Wednesday, November 7, 2007

Crony Constitutionalism

by Manuel F. Ayau Cordon

At a time when Latin America is supposedly surging to the left, Mr. Pérez Molina's strong campaign was instructive. So too is the fact that in the first-round vote Guatemalans widely rejected the four extreme left-wing candidates, giving them less than 6% of the vote. Candidate Rigoberta Menchu managed a mere 3.1%, suggesting that Guatemalans are not nearly as impressed with the Nobel Peace Prize winner as the international community is.

Another interesting outcome of the first round was the substantial support for retired military candidates for congress, and for Mr. Pérez Molina, in regions that were supposedly victimized by the army in the past.

If the good news here is that socialists aren't all that popular, the bad news is that this reality is not reflected in our institutions, where socialist ideas remain deeply imbedded. Even though voters go to the polls every four or five years with hopes raised that an honest, capable person will come to power and preside over a more just society, they are always disappointed. Changing the managers without changing the institutional framework is like changing the driver when a car keeps breaking down. Even if the more market-oriented Mr. Pérez Molina wins, Guatemala won't begin to make real progress until it amends crucial aspects of its 1985 constitution.

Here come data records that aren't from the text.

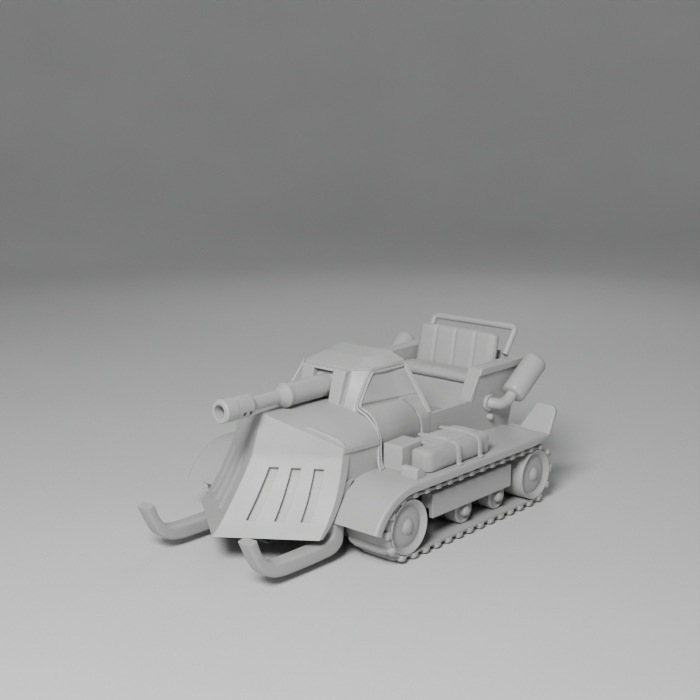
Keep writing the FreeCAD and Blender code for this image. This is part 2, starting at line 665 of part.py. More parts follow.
def cab_roof():
    """Roof shell, open underneath."""
    inside = lofted(roof_level(128.0, [(22.0, -21.5), (33.0, -13.0), (33.0, 21.0)]),
                    roof_level(133.2, [(18.0, -6.5), (20.5, -4.5), (24.0, 16.0)]))
    return roof_block().cut(inside)


def door():
    """Door skin: flat window zone above, swelling panel below."""
    base = cab_block(1.2, DECK_Z + 0.6).cut(cab_block(2.4, DECK_Z - 4.0))
    frame = prism_x([(-24.7, 60.8), (-26.2, 84.0), (-23.7, 92.0, -17.7, 99.0), (-14.2, 104.0),
                     (-8.7, 121.0), (-5.8, 124.3), (13.9, 124.3), (18.1, 121.8), (18.7, 106.0),
                     (20.7, 92.0, 25.3, 72.0), (25.3, 60.8)], 30, 60)

    def level(z, inner, outer, front, rear, taper):
        return [(inner, front, z), (inner, rear, z), (outer, rear - taper, z), (outer, front + taper, z)]
    swell = lofted(level(103.0, 44.0, 46.0, -17.0, 17.0, 0.0),
                   level(92.0, 50.0, 54.4, -21.0, 18.0, 2.0),
                   level(78.0, 52.0, 56.4, -21.0, 21.0, 2.0),
                   level(62.0, 52.0, 55.0, -21.0, 22.0, 1.0))
    swell = swell.cut(cab_block(2.4, DECK_Z - 4.0))
    return fuse([base.common(frame), swell]).cut(cab_walls())


def gun_housing():
    """Raised block in the middle of the windscreen, slotted for the gun."""
    side = [(-36.4, 104.2), (-31.1, 127.9), (-30.2, EAVE_Z), (-22.4, EAVE_Z), (-22.4, 104.2)]
    block = prism_x(side, -24.2, 24.2)
    block = rounded(block, 1.2, lambda e: edge_box(e).XLength < 0.01 and edge_box(e).YMax < -30.5)
    block = block.cut(prism_x([(-33.9, 100), (-33.4, 104.4), (-28.7, 126.6), (-10, 126.6), (-10, 100)],
                              -21.0, 21.0))
    block = block.cut(box(-9.5, 9.5, -40, -20, 104.8, 126.4))
    base = box(-21.5, 21.5, -32.5, -6.0, 98.4, 100.4)
    parts = [block, base]
    for x in (-18.0, 18.0):
        parts.append(box(x - 1.5, x + 1.5, -32.5, -6.0, 104.2, 124.0))
        parts.append(box(x - 1.5, x + 1.5, -26.0, -6.0, 98.4, 105.0))
    housing = fuse(parts)
    return housing.cut(cylinder_x(GUN_Y, GUN_Z, 2.0, -25, 25))


def gun_barrel():
    tube = turned_y([(-22.0, 0), (-22.0, SLEEVE_R), (-71.6, SLEEVE_R), (-72.2, 9.4), (-75.0, 9.4),
                     (-76.4, 8.6), (-82.0, BARREL_R), (-110.0, BARREL_R), (-110.0, 0)], 0, GUN_Z)
    drum = cylinder_x(GUN_Y, GUN_Z, 13.4, -16.2, 16.2)
    whole = fuse([drum, tube])
    return whole.cut(cylinder_x(GUN_Y, GUN_Z, 2.05, -20, 20))


def muzzle_brake():
    body = turned_y([(-107.4, BARREL_R), (-109.8, 7.8), (-112.0, 8.6), (-126.0, 8.6), (-128.0, 8.9),
                     (-136.9, 8.9), (MUZZLE_Y, 7.9), (MUZZLE_Y, 5.2), (-124.0, 5.2), (-124.0, 0),
                     (-110.0, 0), (-110.0, BARREL_R)], 0, GUN_Z)
    for start in (-122.0, -116.0):
        body = body.cut(box(-12, 12, start, start + 3.0, GUN_Z - 5.0, GUN_Z - 2.4))
    return body


def gun_pin():
    return cylinder_x(GUN_Y, GUN_Z, 2.0, -19.5, 19.5)


# ---- plough ----
def plough_half():
    """One wing of the V plough: a hollow-faced lower panel and a plain upper band."""
    def face(offset):
        keel = [V(0, -148.2, 24.0), V(0, -128.6, 45.5), V(0, -107.0, 76.2), V(0, -97.8, 106.8)]
        wing = [V(62.6, -101.4, 24.2), V(60.6, -90.0, 45.0), V(56.2, -71.2, 75.2), V(56.2, -70.3, 83.1)]
        return [[p + V(0, offset[i], 0) for i, p in enumerate(row)] for row in (keel, wing)]
    front = face((0, 0, 0, 0))
    back = face((4.0, 5.0, 7.4, 4.5))
    solids = []
    for i in range(3):
        corners = [front[0][i], front[1][i], front[1][i + 1], front[0][i + 1],
                   back[0][i], back[1][i], back[1][i + 1], back[0][i + 1]]
        solids.append(lofted([corners[j] for j in (0, 1, 5, 4)], [corners[j] for j in (3, 2, 6, 7)]))
    half = fuse(solids)
    # three blind slots, leaning with the panel
    low, high = 35.2, 68.6
    for x_top, x_low in ((16.3, 17.8), (30.0, 34.9), (44.0, 50.2)):
        half = half.cut(lofted(plough_slot(x_low, low), plough_slot(x_top, high)))
    return half


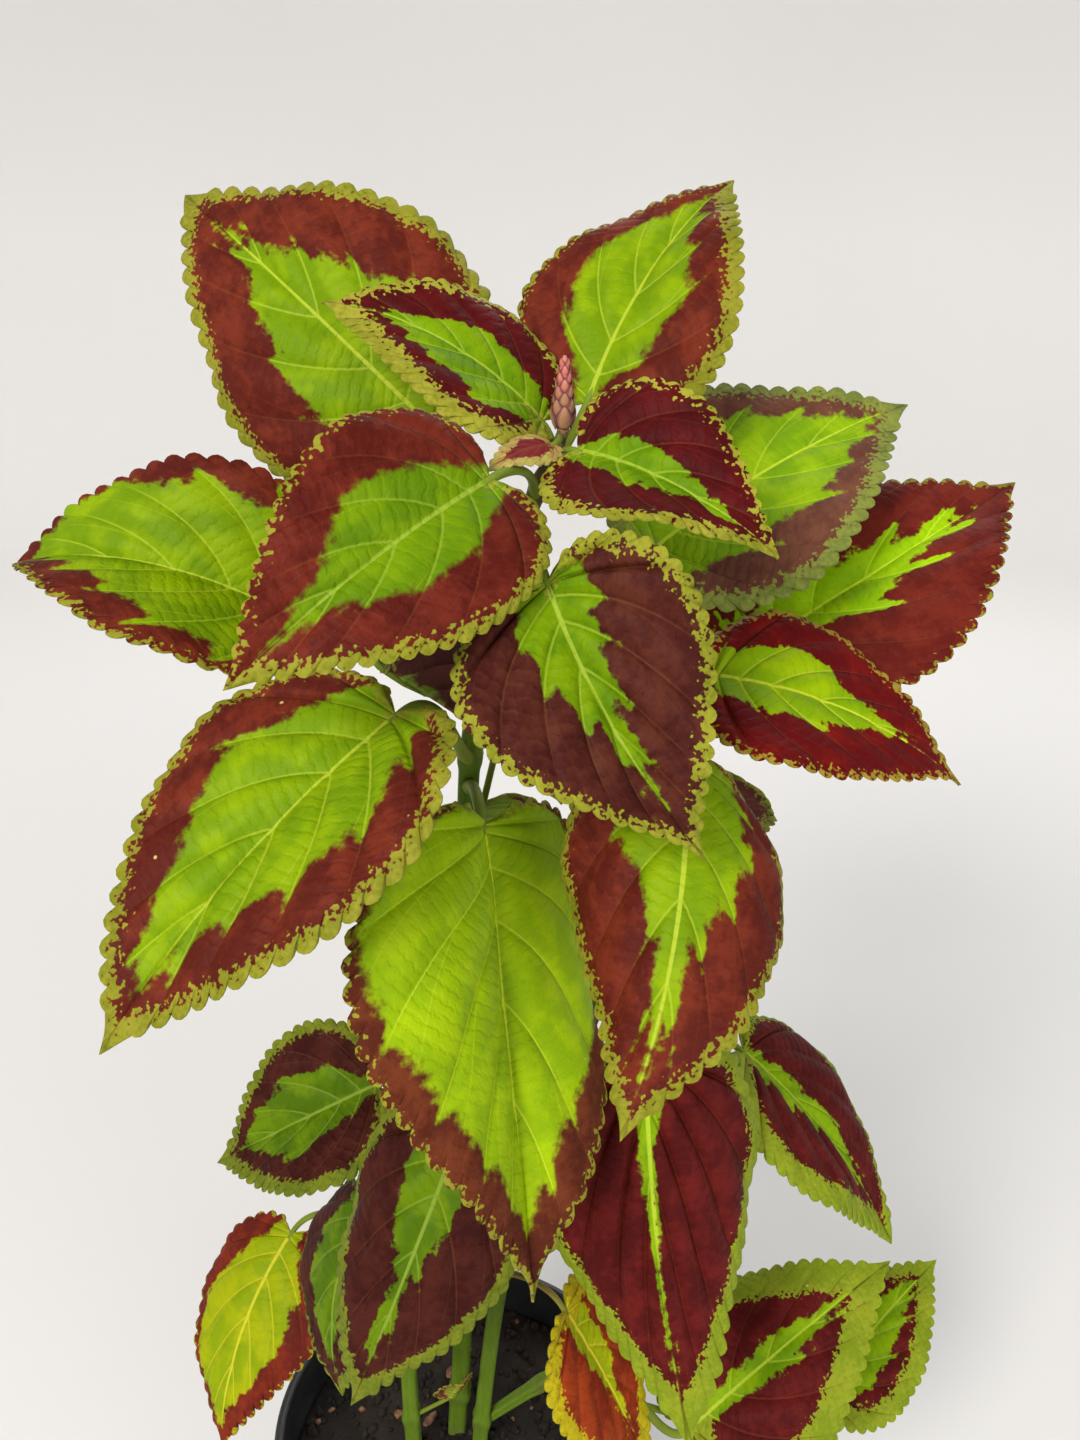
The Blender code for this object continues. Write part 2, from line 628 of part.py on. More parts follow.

Many Marxist ideas survive because it is hard to change the legal culture established in the heyday of socialism, when lawyers and politicians were trained that it is the government's task to solve all problems. Our constitution pays lip service to the rights of the citizens but regulates every aspect of daily life, including working hours, leisure time, social security and policies in education, banking and culture. Even sports must receive 3% of the budget. Using these constitutional mandates, legislators expand their power and further interfere in private, peaceful transactions. In fact, lawmakers are duty bound to do so.

The justification for this interference rests on the premise that the "general interest" prevails over "private interests." The trouble is that this has been interpreted to mean that the "general interest" trumps individual rights, as if individual rights were not of general interest. Many enumerated rights in our constitution are followed by a comma and the phrase "according to the law," which is later made by politicians under the influence of pressure groups. The result is not the rule of law but the rule of special interests.

This priority of short-term interests over individual rights has eroded the respect for private enterprise and thwarted wealth creation. Instead, we have to live with the cronyism that is so typical of Latin America. The protection of life, liberty and property -- aka the free market -- always takes second place.

Among Guatemala's most serious challenges is rampant gang crime, which can also be explained by the government's emphasis on "general interests" over individual rights. Funding those interests -- typically social programs -- has meant a shift of resources away from the judicial branch. A constitutional mandate allots it 2% of the budget, which means it effectively has been starved. While police often catch criminals, the scarcity of adequately trained judges has resulted in a conviction rate of less than 1.8% of criminal acts.

Not surprisingly, word of the low risk of going to jail has gotten around the underworld. Crime is so prevalent that drugstores serve their customers from behind iron bars. An exception is the eastern part of the country, where everyone owns guns and they don't hesitate to use them to protect their lives and property. In other parts of the country, communities have organized to defend themselves against the "maras" (gangs). When they take the law in their own hands, they dispense punishment with celerity and, not infrequently, lynch the criminals. Yet rarely has the proper funding of the judicial branch been recognized by presidential candidates as the essential means of reining in the problem.

Historically, when police have lost control of law and order, Guatemalans clamor for the army as the authority of last resort, much like Americans rely on the National Guard to control riots or widespread violence. Here, too, the country has been hamstrung by the remnants of socialism. Ever since the military defeated the subversive movements of the Cold War, left-wing international organizations and foreign governments have insisted on crippling the institution. Today the military is reluctant to take action and be subject to antimilitary international criticism. Guatemalans, however, know that before and during the years of subversive activities the armies were a civilizing force; this is evidenced by the popularity of ex-military candidates in elections.

The economy is also a victim of the constitution. While Guatemala has enjoyed some prosperity, gross national product growth has barely outstripped population growth. Today, in absolute numbers, there are more rich and middle-class people, but also more poor people. A mason earns the same in purchasing power as in 1980.

No matter who wins the election on Nov. 4, the country is not likely to change until the constitution recognizes that individual rights are superior to what politicians identify as the public good. Until then, there will always be a reason to strip owners of their property in the name of collectivism. That's not how the rich countries of the world developed and it won't work for Guatemala either.

We should heed Milton Friedman's advice: Do not do what the rich countries are doing now that they are rich, but what they did to become rich.

Mr. Ayau is president of the Pro-reform Association, which proposes a national referendum to amend the Guatemalan constitution.